Secured by SSL
SEARCH  

The Messenger - December 2011 - Understanding and Peace
By Brian Lennon SJ - 01 December 2011

A friend of mine, Sean, is a Republican. Another, Billy, is a Loyalist. Sean is Irish and thinks Billy is too. Billy is British and has no intention of becoming Irish. Sean assures Billy that he will treat him right when we get a United Ireland, which is inevitable, unlike the way Billy’s crowd treated Catholics in the past. Billy says he is just fine in the United Kingdom. Sean comes from a Catholic background, Billy from a Protestant one. Neither are gospel greedy.
 
They met on a dialogue event in an hotel. Participants stayed over night. They did not talk much to each other at first. But that night they had a drink together. Later they came on a few more events. Then we told them that they needed to get new people involved and to move on themselves. Billy protested. He said that he had never talked to a Republican before. Not only that, but he could not be seen talking to Sean in his home town. So the events were important to him. Sean said the same. So they came to the next one.
 
Some time later another friend brought a group of students from Italy to Armagh. They wanted to learn about the conflict. Billy and Sean came and told their stories. Their stories were mostly about the terrible things the other crowd had done to their side. They were passionate because they were still hurting. They disagreed vehemently with each other. You might conclude that the dialogues were a waste of time. But that conclusion would be wrong!
 
One of the ground rules for the dialogues is that if people begin to agree with each other they have to leave! That surprises most people. But there is a good reason for the rule: we can only dialogue with people with whom we differ because dialogue is about understanding. If we agree with the others about everything then we have nothing to learn from them. So there is no point to dialogue. The rule seems strange because intuitively many think that the way to deal with conflict is to get agreement.
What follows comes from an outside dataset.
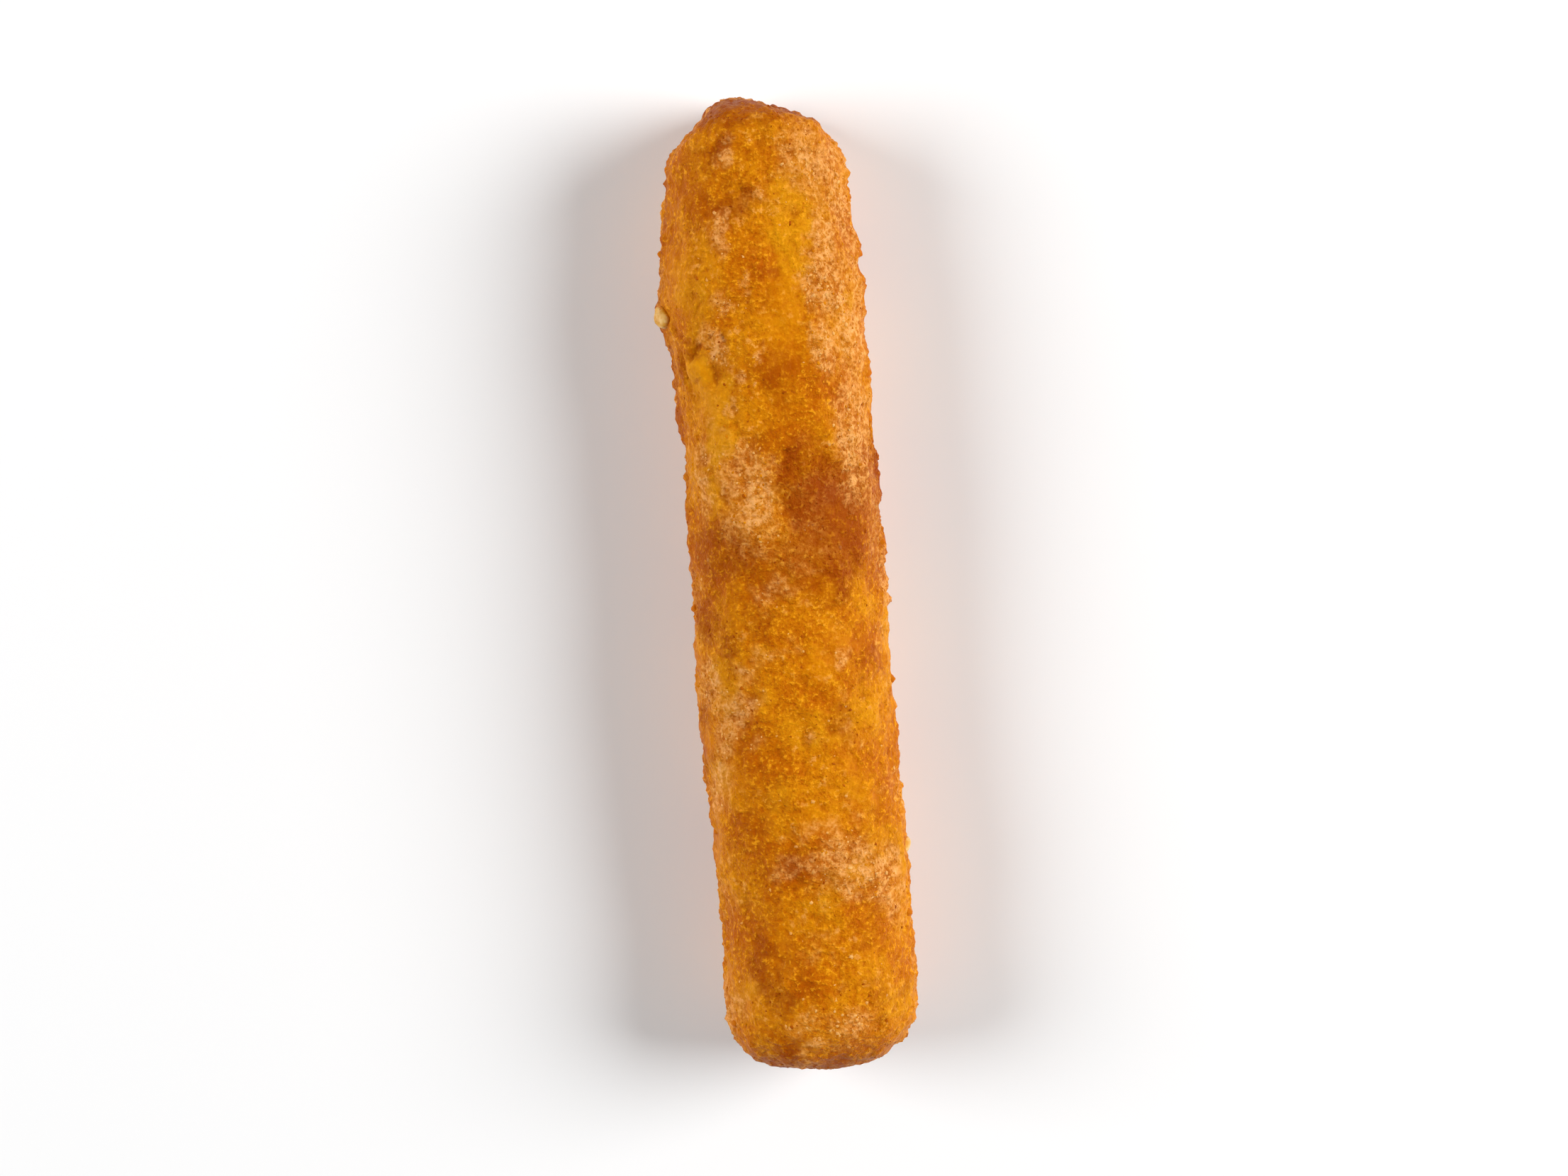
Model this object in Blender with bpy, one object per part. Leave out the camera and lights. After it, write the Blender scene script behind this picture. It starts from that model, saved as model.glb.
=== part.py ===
"""A fried mozzarella stick: one solid baton of cheese in a lumpy batter crust.

It lies on its flattened underside, with the side that shows up and its head end towards +Y.
The origin is under the middle of the stick, on the surface that it rests on. Units are metres.
The form is a rounded bar with slanting flats on the shoulders of its ends, raised and lowered
by named swells, blisters and the crust's own lumps.
"""

import math

import bmesh
import bpy
from mathutils import Vector, noise

MM = 0.001
NAME = "mozzarella_stick"

# Driving dimensions of the bar inside the relief
LENGTH = 91.4 * MM
HALF_WIDTH = 9.0 * MM
HALF_THICKNESS = 8.85 * MM
SECTION_POWER = 2.25  # 2 is an ellipse, and more is squarer
REST_DEPTH = 1.05 * MM  # how much of the round underside is pressed flat

# The rounded ends: how far each reaches along the bar, and how blunt it is
HEAD_REACH = 7.6 * MM
HEAD_POWER = 3.8
FOOT_REACH = 6.6 * MM
FOOT_POWER = 2.6

# The grid of faces: sides of the square that wraps the section, and steps along the bar
SIDE_FACES = 16
BAR_FACES = 74
END_RINGS = SIDE_FACES // 2
STEPS = BAR_FACES + 2 * END_RINGS
MERIDIAN_SAMPLES = 600
TIP_SHARE = 0.05  # below this share of the section, a point counts as the very tip

# Slanting flats that cut off the shoulders of the ends: how far to the side each one meets the
# tip in millimetres, which end it is on (1 is the head), and the way that it faces
SHOULDERS = (
    (-3.05, 1, Vector((-0.72, 0.69, 0.03))),
    (-0.75, 1, Vector((0.36, 0.93, 0.02))),
    (4.1, 1, Vector((0.82, 0.57, 0.03))),
    (5.6, -1, Vector((0.62, -0.74, 0.24))),
    (-6.2, -1, Vector((-0.50, -0.82, 0.05))),
)
SHOULDER_SOFTNESS = 0.18 * MM
REST_SOFTNESS = 0.16 * MM
REST_TRIM = 0.03 * MM

# The bar bows a little to -X between its ends
BOW = 0.42 * MM
BOW_AT = 20 * MM
BOW_REACH = 17 * MM

# Swells and hollows: rise, distance from the head, angle round the section (0 is +X, 90 is up),
# reach towards the head, reach towards the foot, reach round in degrees
SWELLS = (
    (-0.75, 5.0, 90, 5.0, 7.0, 400),  # the head end is slimmer all round
    (0.62, 18.5, 178, 7.0, 4.2, 52),  # left belly, which ends in a ledge
    (0.36, 19.5, 2, 7.0, 8.0, 50),  # right belly
    (-0.34, 31.5, 184, 5.0, 9.0, 60),  # left waist
    (0.28, 41.0, 0, 8.0, 8.0, 55),
    (0.34, 38.0, 96, 7.0, 8.0, 45),
    (-0.26, 11.5, 82, 3.5, 4.0, 40),
    (0.30, 26.5, 62, 5.0, 5.5, 36),
    (0.40, 54.0, 150, 8.0, 8.0, 60),
    (-0.30, 60.0, 40, 7.0, 7.0, 55),
    (0.42, 70.0, 20, 8.0, 7.0, 60),
    (-0.34, 77.0, 130, 6.0, 6.0, 60),
    (0.36, 82.5, 80, 5.0, 4.0, 70),
    (0.45, 33.0, 292, 10.0, 9.0, 45),
    (-0.35, 48.0, 236, 8.0, 8.0, 50),
    (0.40, 66.0, 250, 8.0, 9.0, 50),
    (0.30, 2.0, 60, 3.0, 3.0, 60),
)

# Blisters that burst out of the batter: height, distance from the head, angle, radius
BLISTERS = (
    (0.50, 20.2, 171, 1.1),
    (0.32, 24.2, 147, 1.2),
    (0.34, 1.6, 74, 0.95),
    (0.42, 0.5, 168, 1.3),
    (0.34, 14.2, 5, 1.0),
    (0.36, 18.8, 1, 1.1),
    (0.34, 25.9, 4, 1.1),
    (0.36, 30.8, 4, 1.1),
    (0.40, 34.0, 358, 1.1),
    (0.30, 37.8, 2, 1.2),
    (0.40, 42.6, 6, 1.2),
    (0.40, 52.5, 352, 1.1),
    (0.42, 63.0, 188, 1.2),
    (0.34, 73.5, 176, 1.1),
    (0.40, 80.0, 8, 1.2),
    (0.36, 57.0, 110, 1.3),
    (0.32, 87.5, 140, 1.1),
)

# Crust relief: wave length and height of each layer of lumps
ROLL_SIZE, ROLL_HEIGHT = 8.5 * MM, 0.30 * MM
LUMP_SIZE, LUMP_HEIGHT = 3.4 * MM, 0.26 * MM
PEBBLE_SIZE, PEBBLE_HEIGHT = 2.2 * MM, 0.42 * MM
CRUMB_SIZE, CRUMB_HEIGHT = 1.25 * MM, 0.22 * MM
PEBBLE_FALL = 1.35  # how fast a pebble falls off from its middle
ROUGH_MEAN, ROUGH_SWING = 0.75, 0.5  # how rough the crust is on average, and how much that varies
SMOOTH_SHARE = 0.40  # pebbles keep this much of their height on the smoothest side
ROUGH_ANGLE = 340  # the side that is the roughest, in degrees round the section

CRUST_COLOUR = (0.60, 0.23, 0.028, 1.0)
CRUST_ROUGHNESS = 0.46


def clear_scene():
    for old in list(bpy.data.objects):
        bpy.data.objects.remove(old, do_unlink=True)


def crust_material():
    """Golden, slightly oily fried batter."""
    material = bpy.data.materials.new("fried_batter")
    material.use_nodes = True
    shader = material.node_tree.nodes["Principled BSDF"]
    shader.inputs["Base Color"].default_value = CRUST_COLOUR
    shader.inputs["Roughness"].default_value = CRUST_ROUGHNESS
    shader.inputs["Metallic"].default_value = 0.0
    return material


def end_width(depth, reach, power):
    """Share of the full section at a depth below the tip of a rounded end."""
    left = max(0.0, 1 - depth / reach)
    return (1 - left**power) ** (1 / power)


def bar_width(along):
    """Share of the full section at a distance from the head's tip."""
    head = end_width(along, HEAD_REACH, HEAD_POWER)
    foot = end_width(LENGTH - along, FOOT_REACH, FOOT_POWER)
    return head * foot


def meridian():
    """(distance from the head, share of the section) at even steps over the surface, tip to tip."""
    half_turn = [math.pi * k / MERIDIAN_SAMPLES for k in range(MERIDIAN_SAMPLES + 1)]
    places = [LENGTH * (1 - math.cos(turn)) / 2 for turn in half_turn]
    line = [(along, bar_width(along)) for along in places]
    run = [0.0]
    for (along, share), (next_along, next_share) in zip(line, line[1:]):
        run.append(run[-1] + math.hypot(next_along - along, HALF_WIDTH * (next_share - share)))
    even, k = [], 0
    for step in range(STEPS + 1):
        wanted = run[-1] * step / STEPS
        while k < MERIDIAN_SAMPLES - 1 and run[k + 1] < wanted:
            k += 1
        part = min(1.0, (wanted - run[k]) / (run[k + 1] - run[k]))
        even.append(tuple(a + (b - a) * part for a, b in zip(line[k], line[k + 1])))
    return even


def section_radius(angle):
    """Radius of the bar's superellipse at an angle in radians."""
    across = abs(math.cos(angle)) / HALF_WIDTH
    up = abs(math.sin(angle)) / HALF_THICKNESS
    return (across**SECTION_POWER + up**SECTION_POWER) ** (-1 / SECTION_POWER)


def turn_between(angle, centre):
    """Degrees from centre to angle, the short way round."""
    return (math.degrees(angle) - centre + 180) % 360 - 180


def swells_at(along, angle):
    """Rise of the surface from all the named swells, in metres."""
    rise = 0.0
    for height, at, centre, to_head, to_foot, spread in SWELLS:
        away = along / MM - at
        shift = away / (to_head if away < 0 else to_foot)
        turned = turn_between(angle, centre) / spread
        rise += height * MM * math.exp(-(shift**2) - turned**2)
    return rise


def blisters_at(along, angle):
    """Rise of the surface from the blisters, each a low dome."""
    rise = 0.0
    for height, at, centre, radius in BLISTERS:
        round_way = math.radians(turn_between(angle, centre)) * HALF_WIDTH / MM
        apart = math.hypot(along / MM - at, round_way) / radius
        rise += height * MM * math.exp(-(apart**4))
    return rise


def pebbles(point, size):
    """Height from 0 to 1 of rounded lumps packed side by side."""
    nearest = noise.voronoi(point / size)[0][0]
    return max(0.0, 1 - PEBBLE_FALL * nearest**2)


def relief_at(point, angle):
    """Rise of the crust's own lumps and crags at a point, in metres."""
    roll = noise.noise(point / ROLL_SIZE)
    lump = noise.noise(point / LUMP_SIZE + Vector((7, 0, 0)))
    smooth = (1 - math.cos(math.radians(turn_between(angle, ROUGH_ANGLE)))) / 2
    patch = ROUGH_MEAN + ROUGH_SWING * noise.noise(point / (2 * ROLL_SIZE) + Vector((0, 9, 0)))
    rough = patch * (1 - (1 - SMOOTH_SHARE) * smooth)
    grains = PEBBLE_HEIGHT * (pebbles(point, PEBBLE_SIZE) - 0.5)
    grains += CRUMB_HEIGHT * noise.noise(point / CRUMB_SIZE + Vector((0, 0, 5)))
    return ROLL_HEIGHT * roll + LUMP_HEIGHT * lump + rough * grains


def soft_rise(depth, softness):
    """depth where it is well above 0, and nearly 0 where it is below, with a soft turn between."""
    return max(depth, 0.0) + softness * math.log1p(math.exp(-abs(depth) / softness))


def shouldered(point):
    """The point brought back behind the soft flats of the shoulders."""
    for from_middle, end, facing in SHOULDERS:
        at = Vector((from_middle * MM, end * LENGTH / 2, 0))
        out = facing.normalized()
        point = point - out * soft_rise((point - at).dot(out), SHOULDER_SOFTNESS)
    return point


def surface_point(line, step, angle):
    """The crust's surface at a step of the meridian and an angle round the section."""
    along, share = line[step]
    before, after = line[max(0, step - 1)], line[min(STEPS, step + 1)]
    run = after[0] - before[0]
    widening = HALF_WIDTH * (after[1] - before[1])
    round_way = Vector((math.cos(angle), 0, math.sin(angle)))
    outward = (round_way * run + Vector((0, widening, 0))).normalized()
    if step in (0, STEPS):
        outward = Vector((0, 1 if step == 0 else -1, 0))
    point = round_way * section_radius(angle) * share
    point.y = LENGTH / 2 - along
    fade = min(1.0, 2 * share)
    rise = (swells_at(along, angle) + blisters_at(along, angle)) * fade
    point += outward * (rise + relief_at(point, angle if share > TIP_SHARE else math.pi / 2))
    point = shouldered(point)
    point.x -= BOW * math.exp(-(((along - BOW_AT) / BOW_REACH) ** 2))
    height = soft_rise(point.z + HALF_THICKNESS - REST_DEPTH, REST_SOFTNESS) - REST_TRIM
    point.z = max(0.0, height)
    return point


def grid_place(corner):
    """(step of the meridian, angle) of a vertex of the gridded cube, whose half side is 1."""
    reach = max(abs(corner.x), abs(corner.z))
    if corner.y > 1 - 0.5 / BAR_FACES:
        step = END_RINGS * reach
    elif corner.y < -1 + 0.5 / BAR_FACES:
        step = STEPS - END_RINGS * reach
    else:
        step = END_RINGS + BAR_FACES * (1 - corner.y) / 2
    if reach < 0.5 / END_RINGS:
        return round(step), 0.0
    across, up = corner.x / reach, corner.z / reach
    if abs(across) >= abs(up):
        turn = up * math.pi / 4
        return round(step), turn if across > 0 else math.pi - turn
    turn = math.pi / 2 - across * math.pi / 4
    return round(step), turn if up > 0 else -turn


def edges_along(grid, axis):
    """The grid's edges that run along an axis."""
    return [e for e in grid.edges if abs((e.verts[0].co - e.verts[1].co)[axis]) > 1e-6]


def gridded_cube():
    """A cube primitive whose faces are split into the crust's grid."""
    grid = bmesh.new()
    bmesh.ops.create_cube(grid, size=2)
    for axis, faces in ((1, BAR_FACES), (0, SIDE_FACES), (2, SIDE_FACES)):
        edges = edges_along(grid, axis)
        bmesh.ops.subdivide_edges(grid, edges=edges, cuts=faces - 1, use_grid_fill=True)
    return grid


def centre_on_floor(grid):
    """Slides the crust so that the middle of its box is over the origin."""
    for axis in (0, 1):
        places = [vertex.co[axis] for vertex in grid.verts]
        middle = (min(places) + max(places)) / 2
        for vertex in grid.verts:
            vertex.co[axis] -= middle


def build_stick(collection):
    """The whole stick, as one object."""
    grid = gridded_cube()
    line = meridian()
    for vertex in grid.verts:
        step, angle = grid_place(vertex.co)
        vertex.co = surface_point(line, step, angle)
    centre_on_floor(grid)
    bmesh.ops.recalc_face_normals(grid, faces=grid.faces)
    mesh = bpy.data.meshes.new(NAME)
    grid.to_mesh(mesh)
    grid.free()
    mesh.materials.append(crust_material())
    mesh.shade_smooth()
    stick = bpy.data.objects.new(NAME, mesh)
    collection.objects.link(stick)
    return stick


def main():
    clear_scene()
    collection = bpy.data.collections.new(NAME)
    bpy.context.scene.collection.children.link(collection)
    build_stick(collection)


main()
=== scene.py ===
"""The looks of one fried mozzarella stick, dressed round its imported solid.

The stick lies along Y, its head end at +Y, on the surface at z = 0. Units are metres, and sizes
given in millimetres carry the factor MM. Places on the crust are given as degrees from the top
line, positive towards +X, and millimetres from the head's tip.

The crust is the solid's own surface, refined and roughened by Geometry Nodes, which also paint
the tones that the finishes read. Crumbs are scattered over it by a second tree, and bubbles and
burrs of batter are set on it one by one.
"""

import logging
import math
from dataclasses import dataclass, field
from enum import Enum
from typing import Optional, Sequence, Union

import bmesh
import bpy
from mathutils import Matrix, Vector, noise
from mathutils.bvhtree import BVHTree


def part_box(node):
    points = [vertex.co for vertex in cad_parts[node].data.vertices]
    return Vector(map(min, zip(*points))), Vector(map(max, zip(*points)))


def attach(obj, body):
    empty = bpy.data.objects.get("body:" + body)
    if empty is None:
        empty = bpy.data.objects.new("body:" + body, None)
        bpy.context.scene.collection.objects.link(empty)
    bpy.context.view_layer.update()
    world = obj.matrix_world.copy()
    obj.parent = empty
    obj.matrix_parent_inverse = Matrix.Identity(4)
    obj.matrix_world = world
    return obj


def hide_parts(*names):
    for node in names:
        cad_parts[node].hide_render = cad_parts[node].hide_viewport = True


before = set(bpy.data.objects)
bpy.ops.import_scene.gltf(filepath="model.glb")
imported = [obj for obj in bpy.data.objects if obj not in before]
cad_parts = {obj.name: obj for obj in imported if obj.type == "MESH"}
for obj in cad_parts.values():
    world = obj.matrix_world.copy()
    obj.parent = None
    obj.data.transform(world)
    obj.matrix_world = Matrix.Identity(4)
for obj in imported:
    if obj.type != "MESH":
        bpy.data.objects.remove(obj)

LOG = logging.getLogger("mozzarella_stick")
MM = 0.001
NODE = "mozzarella_stick"
BODY = "root"

Number = Union["Wire", float]
Setting = Union["Wire", float, int, bool, str, Sequence[float], bpy.types.ID]
Colour = tuple[float, float, float, float]


def from_screen(red: int, green: int, blue: int) -> Colour:
    """A colour for a shader from its value on a screen.

    Args:
        red: Red from 0 to 255.
        green: Green from 0 to 255.
        blue: Blue from 0 to 255.

    Returns:
        The linear colour with full alpha.
    """
    linear = []
    for part in (red / 255, green / 255, blue / 255):
        linear.append(part / 12.92 if part <= 0.04045 else ((part + 0.055) / 1.055) ** 2.4)
    return (*linear, 1.0)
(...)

Banning agreement seems sort of crazy.
 
In practice when people realize that they are not being asked to agree they begin to relax and start to do something unusual: they begin to listen. As they listen they slowly hear the stories behind the views of others. So Billy began to hear what it was like for Sean when he and his family were woken up in the middle of the night and their house thrashed by British soldiers. Sean began to understand more about why Billy wanted to remain British, and what it was like for him when his relatives and friends in the police were killed by the IRA. They also realized that there were divisions within the other side. Before that each had assumed that the others were fiercely united and also very clever. When they talked more they saw that in practice the others were insecure, divided among themselves, and often did stupid things. Sean and Billy now understand each other and their community much better. They continue to disagree deeply. Sean is still a Republican and Billy a Loyalist. But I doubt they will kill each other.
 
The Pope’s intentions for this month are about achieving peace through understanding. We need peace. Last Christmas Day a woman blew up herself and forty other people in Pakistan. We know the impact of bombs like this from our experience in Northern Ireland.  In December last North and South Korea were lining up against each other. The North had just attacked the South and killed four people. The South put on a major military exercise and threatened retaliation. At the same time the war in Afghanistan went on and on. Iraq remained unstable. Differences in the Middle East were as deep as ever. In Northern Ireland dissident Republicans showed they had the capacity to kill more people.
 
Wars can be about different things, including assets - like diamonds and oil - identity or religion. They can also be about fear, status and misunderstanding. Telling stories so that people understand what goes on in others will not stop all wars. Indeed it is normally difficult to do dialogue while violence is on-going, although some groups in the Middle East have managed to do so in the middle of violence.
 
The peace process in Northern Ireland did not come about because of dialogue. It needed military stalemate, a new set of interests for the British and Irish Governments as a result of joining the EU, international support from the US and other countries, diplomacy, and leadership from politicians, paramilitaries and Church people. But dialogue at a grass roots level was one of many factors that helped the peace process to grow. There are thousands of Billy’s and Sean’s who took part in all sorts of different initiatives, some Church-led, some not.
 
Dialogue might also be useful within our Church. We have deep disagreements over many issues: women’s ordination, authority, the liturgy, to name but a few. Behind each disagreement lies a story. Hearing that story will not lead to agreement. But it may lead to understanding. If it does it will be easier to handle the disagreement.
That will be one way in which people may grow in harmony and respect.